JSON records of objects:
......
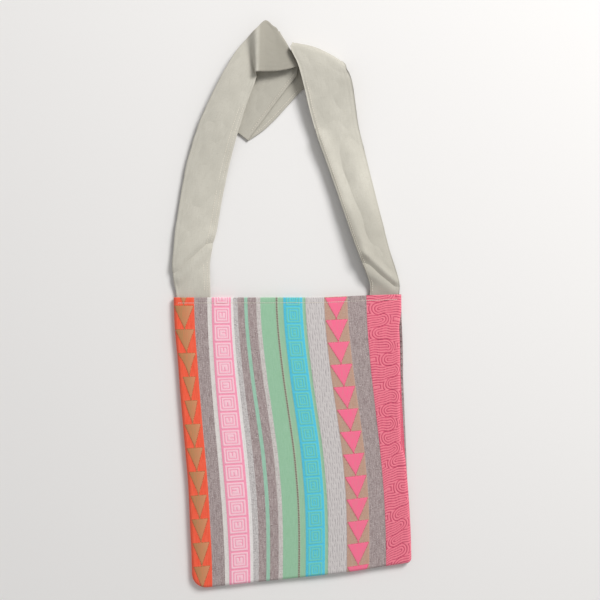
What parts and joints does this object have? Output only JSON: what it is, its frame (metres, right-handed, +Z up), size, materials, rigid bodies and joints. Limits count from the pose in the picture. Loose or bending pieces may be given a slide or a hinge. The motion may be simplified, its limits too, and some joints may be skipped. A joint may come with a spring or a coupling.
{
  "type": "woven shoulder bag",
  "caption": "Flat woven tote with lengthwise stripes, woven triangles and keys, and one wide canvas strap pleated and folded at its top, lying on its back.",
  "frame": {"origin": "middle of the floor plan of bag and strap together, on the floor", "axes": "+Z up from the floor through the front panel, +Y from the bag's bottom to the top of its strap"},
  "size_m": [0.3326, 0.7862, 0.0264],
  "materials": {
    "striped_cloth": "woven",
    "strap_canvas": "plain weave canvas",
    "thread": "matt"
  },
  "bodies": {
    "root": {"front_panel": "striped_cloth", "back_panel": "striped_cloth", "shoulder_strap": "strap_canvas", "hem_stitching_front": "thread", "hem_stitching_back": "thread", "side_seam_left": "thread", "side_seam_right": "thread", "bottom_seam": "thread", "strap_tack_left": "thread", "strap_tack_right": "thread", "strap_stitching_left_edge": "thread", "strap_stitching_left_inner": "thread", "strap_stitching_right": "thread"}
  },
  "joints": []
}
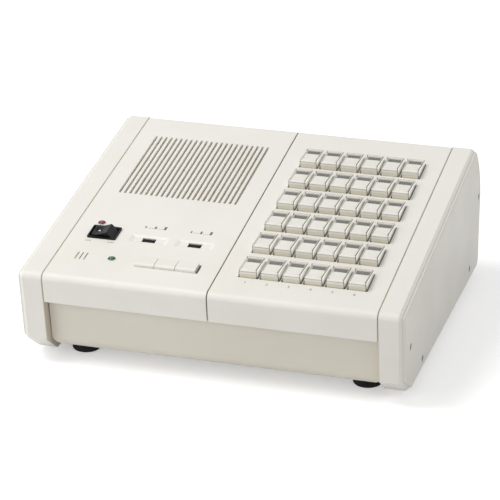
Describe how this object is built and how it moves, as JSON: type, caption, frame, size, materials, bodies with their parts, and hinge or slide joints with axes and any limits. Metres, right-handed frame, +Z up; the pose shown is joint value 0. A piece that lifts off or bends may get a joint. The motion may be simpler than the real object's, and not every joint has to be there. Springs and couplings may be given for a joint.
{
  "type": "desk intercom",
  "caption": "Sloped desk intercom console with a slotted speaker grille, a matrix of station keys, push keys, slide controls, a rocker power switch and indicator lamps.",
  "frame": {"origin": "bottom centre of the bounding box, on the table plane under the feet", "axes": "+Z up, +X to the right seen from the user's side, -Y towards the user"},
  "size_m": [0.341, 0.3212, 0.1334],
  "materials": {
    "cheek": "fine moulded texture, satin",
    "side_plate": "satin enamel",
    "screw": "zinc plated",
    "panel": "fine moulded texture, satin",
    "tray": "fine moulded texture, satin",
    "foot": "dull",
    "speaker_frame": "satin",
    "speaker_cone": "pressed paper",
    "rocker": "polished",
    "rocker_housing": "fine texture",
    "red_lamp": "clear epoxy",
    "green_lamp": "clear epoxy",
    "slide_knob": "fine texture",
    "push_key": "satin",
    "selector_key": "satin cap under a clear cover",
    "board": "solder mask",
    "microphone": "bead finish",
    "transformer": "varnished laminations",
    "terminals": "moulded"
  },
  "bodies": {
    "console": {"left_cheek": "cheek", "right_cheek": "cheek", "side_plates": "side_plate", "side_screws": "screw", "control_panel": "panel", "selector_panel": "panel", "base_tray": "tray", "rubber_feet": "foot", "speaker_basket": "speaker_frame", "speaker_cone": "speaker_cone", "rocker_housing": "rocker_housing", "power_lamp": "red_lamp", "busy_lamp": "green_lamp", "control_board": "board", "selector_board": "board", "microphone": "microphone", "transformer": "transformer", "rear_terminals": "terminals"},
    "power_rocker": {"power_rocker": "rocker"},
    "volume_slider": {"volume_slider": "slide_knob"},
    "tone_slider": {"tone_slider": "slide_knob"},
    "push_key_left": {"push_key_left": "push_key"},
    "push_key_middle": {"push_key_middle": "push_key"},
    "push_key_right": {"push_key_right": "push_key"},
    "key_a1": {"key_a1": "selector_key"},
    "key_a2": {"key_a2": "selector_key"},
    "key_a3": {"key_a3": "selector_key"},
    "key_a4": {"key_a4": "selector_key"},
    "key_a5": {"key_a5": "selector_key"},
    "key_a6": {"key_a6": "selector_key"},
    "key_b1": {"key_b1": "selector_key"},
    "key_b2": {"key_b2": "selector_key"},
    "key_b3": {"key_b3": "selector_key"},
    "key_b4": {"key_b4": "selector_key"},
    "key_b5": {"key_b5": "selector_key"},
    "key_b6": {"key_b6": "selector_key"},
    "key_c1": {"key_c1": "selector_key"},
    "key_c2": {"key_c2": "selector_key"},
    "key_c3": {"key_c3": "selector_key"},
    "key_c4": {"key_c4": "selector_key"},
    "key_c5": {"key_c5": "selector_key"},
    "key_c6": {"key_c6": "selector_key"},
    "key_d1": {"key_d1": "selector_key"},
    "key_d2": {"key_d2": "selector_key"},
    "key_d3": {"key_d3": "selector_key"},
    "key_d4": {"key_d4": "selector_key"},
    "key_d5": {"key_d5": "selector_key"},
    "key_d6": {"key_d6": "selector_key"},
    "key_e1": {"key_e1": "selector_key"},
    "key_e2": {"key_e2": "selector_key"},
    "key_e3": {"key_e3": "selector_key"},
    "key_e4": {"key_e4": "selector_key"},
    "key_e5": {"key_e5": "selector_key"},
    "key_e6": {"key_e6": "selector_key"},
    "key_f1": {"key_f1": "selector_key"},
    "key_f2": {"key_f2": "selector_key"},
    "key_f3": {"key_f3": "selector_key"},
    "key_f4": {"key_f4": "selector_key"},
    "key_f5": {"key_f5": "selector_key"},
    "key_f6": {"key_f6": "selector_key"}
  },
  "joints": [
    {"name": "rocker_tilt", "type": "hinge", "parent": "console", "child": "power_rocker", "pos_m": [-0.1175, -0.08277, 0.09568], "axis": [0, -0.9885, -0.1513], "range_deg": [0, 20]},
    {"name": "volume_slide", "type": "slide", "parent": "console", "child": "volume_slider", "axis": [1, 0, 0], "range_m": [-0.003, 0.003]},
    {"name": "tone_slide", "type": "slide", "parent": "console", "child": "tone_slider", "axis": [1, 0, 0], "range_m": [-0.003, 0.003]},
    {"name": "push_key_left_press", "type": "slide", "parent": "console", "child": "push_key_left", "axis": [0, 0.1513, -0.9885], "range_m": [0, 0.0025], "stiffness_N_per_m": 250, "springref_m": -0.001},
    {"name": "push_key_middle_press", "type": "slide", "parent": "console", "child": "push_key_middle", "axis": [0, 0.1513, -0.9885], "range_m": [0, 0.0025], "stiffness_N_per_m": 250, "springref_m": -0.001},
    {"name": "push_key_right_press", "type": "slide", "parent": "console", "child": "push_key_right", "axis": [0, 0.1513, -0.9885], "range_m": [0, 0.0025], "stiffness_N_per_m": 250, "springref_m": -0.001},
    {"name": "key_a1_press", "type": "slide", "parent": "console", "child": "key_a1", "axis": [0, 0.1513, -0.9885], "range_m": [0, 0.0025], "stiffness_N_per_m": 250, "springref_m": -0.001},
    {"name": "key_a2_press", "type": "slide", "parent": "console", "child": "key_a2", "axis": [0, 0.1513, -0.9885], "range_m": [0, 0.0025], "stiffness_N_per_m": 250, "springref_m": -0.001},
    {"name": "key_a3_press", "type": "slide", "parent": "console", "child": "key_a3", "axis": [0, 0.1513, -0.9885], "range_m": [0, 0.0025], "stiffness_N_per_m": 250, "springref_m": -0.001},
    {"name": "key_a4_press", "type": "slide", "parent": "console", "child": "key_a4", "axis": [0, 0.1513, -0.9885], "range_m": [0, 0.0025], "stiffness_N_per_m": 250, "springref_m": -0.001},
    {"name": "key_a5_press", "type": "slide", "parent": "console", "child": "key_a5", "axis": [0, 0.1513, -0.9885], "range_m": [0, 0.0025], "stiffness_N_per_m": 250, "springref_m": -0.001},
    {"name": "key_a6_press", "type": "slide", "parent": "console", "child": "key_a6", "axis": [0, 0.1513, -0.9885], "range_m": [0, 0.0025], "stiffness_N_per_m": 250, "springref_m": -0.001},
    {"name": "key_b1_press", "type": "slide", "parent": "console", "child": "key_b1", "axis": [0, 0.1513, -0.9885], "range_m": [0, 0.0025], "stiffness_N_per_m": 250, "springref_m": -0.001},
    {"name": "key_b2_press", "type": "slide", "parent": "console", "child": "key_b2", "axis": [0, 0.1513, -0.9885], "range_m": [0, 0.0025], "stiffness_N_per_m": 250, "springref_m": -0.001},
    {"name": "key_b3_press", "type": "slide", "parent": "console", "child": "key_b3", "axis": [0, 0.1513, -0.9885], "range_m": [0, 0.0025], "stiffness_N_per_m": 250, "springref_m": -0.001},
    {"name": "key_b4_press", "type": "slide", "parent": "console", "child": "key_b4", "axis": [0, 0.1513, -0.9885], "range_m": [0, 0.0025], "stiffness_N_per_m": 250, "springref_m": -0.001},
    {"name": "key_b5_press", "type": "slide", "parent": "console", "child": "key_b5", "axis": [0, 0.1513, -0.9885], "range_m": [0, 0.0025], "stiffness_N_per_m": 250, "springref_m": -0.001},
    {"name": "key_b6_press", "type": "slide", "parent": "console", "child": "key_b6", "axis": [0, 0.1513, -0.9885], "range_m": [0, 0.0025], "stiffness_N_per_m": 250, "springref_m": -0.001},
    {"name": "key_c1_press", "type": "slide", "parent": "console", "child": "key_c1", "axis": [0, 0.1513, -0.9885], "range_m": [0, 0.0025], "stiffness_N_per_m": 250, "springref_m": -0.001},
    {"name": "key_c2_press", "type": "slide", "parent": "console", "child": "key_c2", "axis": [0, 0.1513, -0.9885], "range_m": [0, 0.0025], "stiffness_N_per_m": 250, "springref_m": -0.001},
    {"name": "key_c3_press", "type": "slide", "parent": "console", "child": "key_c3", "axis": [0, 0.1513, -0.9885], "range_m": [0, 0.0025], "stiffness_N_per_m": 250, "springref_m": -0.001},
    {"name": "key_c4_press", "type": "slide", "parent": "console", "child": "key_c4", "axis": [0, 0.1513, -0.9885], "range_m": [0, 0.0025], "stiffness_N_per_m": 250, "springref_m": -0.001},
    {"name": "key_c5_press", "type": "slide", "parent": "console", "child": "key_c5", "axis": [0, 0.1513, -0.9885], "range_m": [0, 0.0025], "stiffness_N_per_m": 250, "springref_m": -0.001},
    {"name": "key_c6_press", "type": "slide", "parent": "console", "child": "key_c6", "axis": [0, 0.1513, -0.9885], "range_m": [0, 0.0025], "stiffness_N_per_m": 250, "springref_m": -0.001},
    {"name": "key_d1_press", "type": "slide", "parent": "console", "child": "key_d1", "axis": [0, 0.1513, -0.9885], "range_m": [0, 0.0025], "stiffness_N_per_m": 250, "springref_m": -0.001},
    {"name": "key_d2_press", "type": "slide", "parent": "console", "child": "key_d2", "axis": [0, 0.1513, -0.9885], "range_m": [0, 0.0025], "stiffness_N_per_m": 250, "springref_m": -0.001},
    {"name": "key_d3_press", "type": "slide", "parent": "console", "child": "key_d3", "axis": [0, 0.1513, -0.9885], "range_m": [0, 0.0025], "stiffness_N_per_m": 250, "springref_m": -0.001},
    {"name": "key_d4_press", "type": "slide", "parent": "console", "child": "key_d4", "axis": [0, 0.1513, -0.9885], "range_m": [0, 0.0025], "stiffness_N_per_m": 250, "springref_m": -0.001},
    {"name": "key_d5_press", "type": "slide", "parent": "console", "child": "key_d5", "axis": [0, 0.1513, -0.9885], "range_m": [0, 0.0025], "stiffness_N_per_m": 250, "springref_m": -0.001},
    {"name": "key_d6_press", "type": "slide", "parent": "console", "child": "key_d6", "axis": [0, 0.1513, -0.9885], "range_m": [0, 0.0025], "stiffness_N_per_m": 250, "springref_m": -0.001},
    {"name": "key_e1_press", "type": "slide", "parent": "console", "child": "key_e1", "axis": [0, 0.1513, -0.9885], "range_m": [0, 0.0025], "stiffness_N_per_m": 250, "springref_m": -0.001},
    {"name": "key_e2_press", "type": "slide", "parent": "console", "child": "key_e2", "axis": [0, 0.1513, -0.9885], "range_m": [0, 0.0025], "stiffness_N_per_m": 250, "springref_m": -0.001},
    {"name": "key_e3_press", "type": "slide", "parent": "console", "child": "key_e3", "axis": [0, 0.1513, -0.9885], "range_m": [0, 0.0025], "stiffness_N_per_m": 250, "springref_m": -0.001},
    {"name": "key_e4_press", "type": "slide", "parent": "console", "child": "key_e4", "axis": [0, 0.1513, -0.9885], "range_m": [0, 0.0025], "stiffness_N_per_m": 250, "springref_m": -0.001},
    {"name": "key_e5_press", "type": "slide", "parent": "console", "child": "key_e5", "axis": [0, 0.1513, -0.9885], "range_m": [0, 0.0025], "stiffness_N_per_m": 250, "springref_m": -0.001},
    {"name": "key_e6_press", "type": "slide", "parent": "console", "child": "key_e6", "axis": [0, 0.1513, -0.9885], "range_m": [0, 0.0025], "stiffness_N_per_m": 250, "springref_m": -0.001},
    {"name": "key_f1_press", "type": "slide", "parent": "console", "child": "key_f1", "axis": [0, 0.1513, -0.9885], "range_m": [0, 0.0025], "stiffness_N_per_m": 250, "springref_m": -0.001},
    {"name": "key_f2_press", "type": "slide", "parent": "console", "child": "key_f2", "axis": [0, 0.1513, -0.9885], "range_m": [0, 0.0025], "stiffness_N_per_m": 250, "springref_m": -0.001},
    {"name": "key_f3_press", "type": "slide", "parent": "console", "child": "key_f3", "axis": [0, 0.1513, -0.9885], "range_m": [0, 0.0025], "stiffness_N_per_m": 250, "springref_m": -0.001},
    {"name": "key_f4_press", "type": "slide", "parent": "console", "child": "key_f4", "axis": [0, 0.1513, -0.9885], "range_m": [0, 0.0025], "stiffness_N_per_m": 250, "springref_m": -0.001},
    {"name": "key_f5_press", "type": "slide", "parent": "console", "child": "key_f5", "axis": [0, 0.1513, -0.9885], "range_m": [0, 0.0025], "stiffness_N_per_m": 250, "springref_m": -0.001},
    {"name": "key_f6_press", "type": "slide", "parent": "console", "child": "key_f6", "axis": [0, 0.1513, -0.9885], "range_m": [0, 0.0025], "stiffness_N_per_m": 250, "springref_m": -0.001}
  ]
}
......
◆ **Work required**: Reply with one number only: how many lines of the listing hold "bodies"?

◆ **Problem solution**: 4